Os iguais não são diferentes.
Em uma certa sociedade, há, além de outros, dois grupos de seres humanos e um punhado de gente que faz do ato de pensar as coisas e o espírito delas sua profissão. Os dois grupos de seres compõem uma parcela da sociedade, e ambos, juntos e misturados, e somados e multiplicados, não constituem o todo que a sociedade é. Vamos nomeá-los: Grupo A e Grupo B.
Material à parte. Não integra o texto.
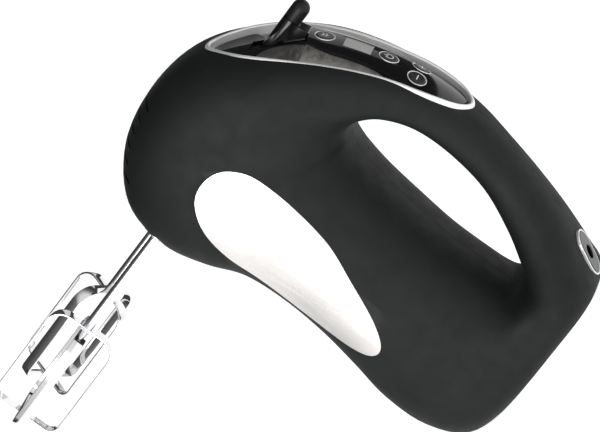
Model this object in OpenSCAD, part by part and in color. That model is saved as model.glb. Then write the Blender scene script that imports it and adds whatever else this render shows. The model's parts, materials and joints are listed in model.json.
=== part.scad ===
// Hand mixer standing on its heel: +Z runs from the heel to the nose,
// the beaters point along -X and the control panel faces +X.

/* [Casing] */
// Wall thickness of the two casing halves
wall = 2.5; // [2:0.1:3]
// Steps between two stations of the casing loft
loft_steps = 2; // [1:1:4]
// Points round one section of the casing loft
section_points = 28; // [20:4:40]
// Radius of the screw bosses inside the casing
boss_r = 3.8; // [3.4:0.1:4.2]
// Height of the side inlays over the casing
inlay_proud = 0.4; // [0.2:0.1:0.8]
// Width of one air slot in the nose
vent_w = 1.4; // [1:0.1:1.8]

/* [Control panel] */
// Length of the chord under the panel's arc
panel_len = 128; // [126:1:130]
// Rise of the panel's arc over its chord
panel_sag = 13.2; // [12.6:0.1:13.8]
// Width of the trim ring's band
trim_w = 2.2; // [1.8:0.1:2.6]
// Radius of the control strip along its length
strip_r = 160; // [155:1:165]
// Radius of the control strip's crown across its width
crown_r = 34; // [30:1:40]
// Radius of a push button's cap
button_r = 4; // [3.7:0.1:4.2]
// Travel of a push button
button_travel = 0.8; // [0.5:0.1:0.8]

/* [Beaters and drive] */
// Distance between the two beater shafts
beater_gap = 42; // [41.8:0.1:42.4]
// Height of the beater shafts over the heel
beater_z = 173; // [172:0.5:174]
// Radius of a beater shaft
shaft_r = 2.5; // [2.3:0.05:2.5]
// Outer radius of a beater's cage
cage_r = 17.75; // [16:0.25:18.5]
// Width of a beater's steel strip
strip_w = 5.5; // [4.5:0.25:6]
// Thickness of a beater's steel strip
strip_t = 1; // [0.8:0.1:1.2]
// Running clearance of a shaft in its bush
run_gap = 0.05; // [0.02:0.01:0.1]

/* [Motor] */
// Distance of the motor shaft from the row's Z axis, towards the beaters
motor_x = 20; // [19:0.5:21]
// Radius of the armature core
core_r = 14; // [12:0.5:14]
// Length of the stator stack
stack_len = 30; // [26:1:32]
// Radius of the cooling fan
fan_r = 22; // [18:1:22]

/* [Beater release] */
// Length of the lever's inner arm
lever_arm = 27; // [26:0.5:27]

/* [Hidden] */
$fn = 64;
big = 400;
touch = 0.02;

// Casing stations in order round the handle opening, starting in the belly:
// opening edge x and z, outer edge x and z, half width, squareness.
STATIONS = [
    [14.5, 44, -64.5, 46, 37.5, 2.7],
    [14.5, 66, -60, 66, 38.5, 2.6],
    [16.5, 87, -55.5, 88, 39.5, 2.6],
    [19, 106, -53.5, 111, 40.5, 2.6],
    [22, 119, -55, 132, 42, 2.6],
    [24.5, 126, -62, 150, 43, 2.7],
    [27, 129.5, -66.5, 171, 43, 2.7],
    [28.5, 131, -60.5, 194, 42, 2.6],
    [30, 132, -38.5, 210, 41, 2.6],
    [31.5, 132.5, -12, 214.5, 40, 2.6],
    [34, 132.5, 14, 209, 39, 2.5],
    [38, 131.5, 35.8, 192.4, 37, 2.5],
    [43, 130, 53.4, 169, 33.5, 3],
    [48.5, 122.5, 64.9, 144.9, 28, 2.9],
    [51.5, 108.5, 71.6, 119.8, 21.5, 2.9],
    [50, 90, 72.5, 92, 18, 2.5],
    [45, 68, 68.5, 70, 16.5, 2.3],
    [35.5, 48, 63, 50, 18.5, 2.3],
    [27, 34.5, 56, 30.5, 22.5, 2.3],
    [24, 28.5, 47, 12.5, 28, 2.4],
    [21.5, 26, 37, -1, 32, 2.9],
    [18.5, 26, 10, -2, 34.5, 3.8],
    [16, 28, -25.5, -2, 36, 3.6],
    [14.5, 31.5, -52, 4, 37, 3.2],
    [14.5, 36, -63.5, 23, 37, 2.9]
];

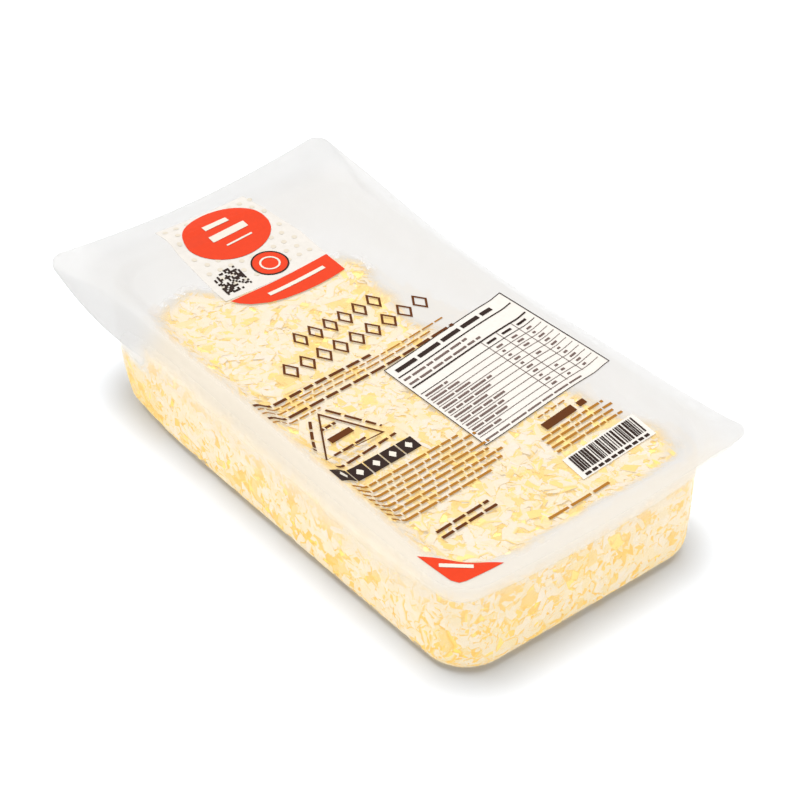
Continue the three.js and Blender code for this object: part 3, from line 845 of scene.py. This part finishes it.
class Ink:
    """Flat shapes of one colour, draped on the film and closed to a thin skin."""

    def __init__(self, name, colour, lift):
        self.name, self.lift, self.v, self.f = name, lift, [], []
        self.mat = ink_material(name, colour)

    def tris(self, pts, tris):
        edges = {}
        for a, b, c in tris:
            for e in ((a, b), (b, c), (c, a)):
                edges[e] = edges.get(e, 0) + 1
        n, base = len(pts), len(self.v)
        up = [on_film(x, y + CY, self.lift + 0.03) for x, y in pts]
        lo = [on_film(x, y + CY, self.lift) for x, y in pts]
        self.v += up + lo
        for a, b, c in tris:
            self.f.append((base + a, base + b, base + c))
            self.f.append((base + n + a, base + n + c, base + n + b))
        for (a, b) in edges:
            if (b, a) not in edges:
                self.f.append((base + b, base + a, base + n + a))
                self.f.append((base + b, base + n + a, base + n + b))

    def shape(self, loops, step=2.5):
        """Area between an outer loop and any inner loops, each a list of points."""
        verts, edges = [], []
        for loop in loops:
            start = len(verts)
            dense = []
            for i, a in enumerate(loop):
                b = loop[(i + 1) % len(loop)]
                m = max(1, int(math.dist(a, b) / step))
                dense += [(lerp(a[0], b[0], k / m), lerp(a[1], b[1], k / m)) for k in range(m)]
            verts += dense
            edges += [(start + i, start + (i + 1) % len(dense)) for i in range(len(dense))]
        xs, ys = [p[0] for p in loops[0]], [p[1] for p in loops[0]]
        gx, gy = np.arange(min(xs) + step, max(xs), step), np.arange(min(ys) + step, max(ys), step)
        boundary = np.array(verts)
        for px in gx:
            for py in gy:
                if np.min(np.hypot(boundary[:, 0] - px, boundary[:, 1] - py)) > step * 0.45:
                    verts.append((px + 1e-3 * py, py))
        out = delaunay_2d_cdt([Vector(p) for p in verts], edges, [], 3 if len(loops) > 1 else 1, 1e-5)
        pts = [(p.x, p.y) for p in out[0]]
        tris = []
        for f in out[2]:
            c = np.mean([pts[i] for i in f], 0)
            if not inside(c, loops[0]) or any(inside(c, l) for l in loops[1:]):
                continue
            for k in range(1, len(f) - 1):
                a, b, d = f[0], f[k], f[k + 1]
                area = ((pts[b][0] - pts[a][0]) * (pts[d][1] - pts[a][1]) - (pts[b][1] - pts[a][1]) * (pts[d][0] - pts[a][0]))
                tris.append((a, b, d) if area > 0 else (a, d, b))
        used = sorted({i for t in tris for i in t})
        back = {u: i for i, u in enumerate(used)}
        self.tris([pts[i] for i in used], [tuple(back[i] for i in t) for t in tris])

    def bar(self, a, b, width, step=2.0):
        """A straight bar from a to b."""
        dx, dy = b[0] - a[0], b[1] - a[1]
        d = math.hypot(dx, dy)
        if d < 0.05:
            return
        nx, ny = -dy / d * width / 2, dx / d * width / 2
        m = max(1, int(math.ceil(d / step)))
        pts, tris = [], []
        for k in range(m + 1):
            x, y = lerp(a[0], b[0], k / m), lerp(a[1], b[1], k / m)
            pts += [(x - nx, y - ny), (x + nx, y + ny)]
        for k in range(m):
            i = 2 * k
            tris += [(i, i + 2, i + 3), (i, i + 3, i + 1)]
        self.tris(pts, tris)

    def words(self, a, b, width, word=(2.5, 8), gap=1.1, r=None):
        """A line of dashes, as long and as heavy as a line of small type."""
        r = r or rng
        d = math.dist(a, b)
        at = 0.0
        while at < d - 0.6:
            w = min(r.uniform(*word), d - at)
            self.bar((lerp(a[0], b[0], at / d), lerp(a[1], b[1], at / d)),
                     (lerp(a[0], b[0], (at + w) / d), lerp(a[1], b[1], (at + w) / d)), width)
            at += w + gap

    def ring(self, outer, inner):
        """Closed outline between two loops of as many points."""
        n = len(outer)
        tris = []
        for i in range(n):
            j = (i + 1) % n
            tris += [(i, j, n + j), (i, n + j, n + i)]
        self.tris(list(outer) + list(inner), tris)

    def make(self):
        ob = numpy_mesh(self.name, np.array(self.v), [np.array(self.f)], smooth_shade=False)
        ob.data.materials.append(self.mat)
        return ob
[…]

Um dia, alguém do Grupo A declarou, pondo para fora de si o ódio, que lhe corroía a alma, de viva voz, com toda a força de seus pulmões, que são dois: "Morte ao Grupo B!", assim, sem se vexar, sem se esconder atrás de um muro, sem cobrir a bela estampa. Foi de cara limpa. E os do punhado de gente que faz profissão sua o ato de pensar esbravejaram, corretos: "Preconceituoso! Preconceituoso! Você não pode dizer o que disse, você não pode pedir pelo extermínio de todo um grupo social. Preconceituoso!" E seguiu-se a celeuma. E discutiu-se o caso nos bancos escolares, nos tribunais, nas câmaras legislativas, até que um dia determinou-se a reprovação moral e legal de exclamações que pedem o fim de todo um grupo social. E perseguiu-se moral e legalmente, por todos os meios conhecidos, quem tal ato praticasse. E desde então as pessoas que, do Grupo A, mesmo que desejassem exclamar a maldita sentença, e ao proferi-la externarem o que lhes ia no espírito, o ódio por pessoas de outro grupo social, calaram-se, intimidadas. E o tempo passou. Um dia, um qualquer do Grupo B, furibundo, trovejou, orgulhoso de si, desafiador, de peito empinado e nariz estufado: "Morte ao Grupo A!" E abismaram-se, indignadas com o que dele ouviram sair da boca as outras pessoas da sociedade. E reprovaram-lo com severidade. E ele recorreu aos que fazem do ato de pensar uma profissão, e estes declararam, pomposos, com empáfia: "O do Grupo B está a exigir respeito das pessoas do Grupo A, que oprimem e exploram as do Grupo B desde sempre, desde que o mundo é mundo, antes, mesmo, de o homem inventar o alfabeto, antes, até, de o homem inventar a roda, antes, inclusive, de o homem aprender a controlar o fogo. Nada mais fez o do Grupo B do que exibir o seu sofrimento histórico, a sua condição de ser historicamente explorado e maltratado. Está ele, ser de espírito imaculado, estreme, no seu direito, pleno e sagrado, de declarar a sua vontade, que é honesta e sincera, de fazer da Terra um lugar melhor para se viver, onde prevaleça a paz mundial".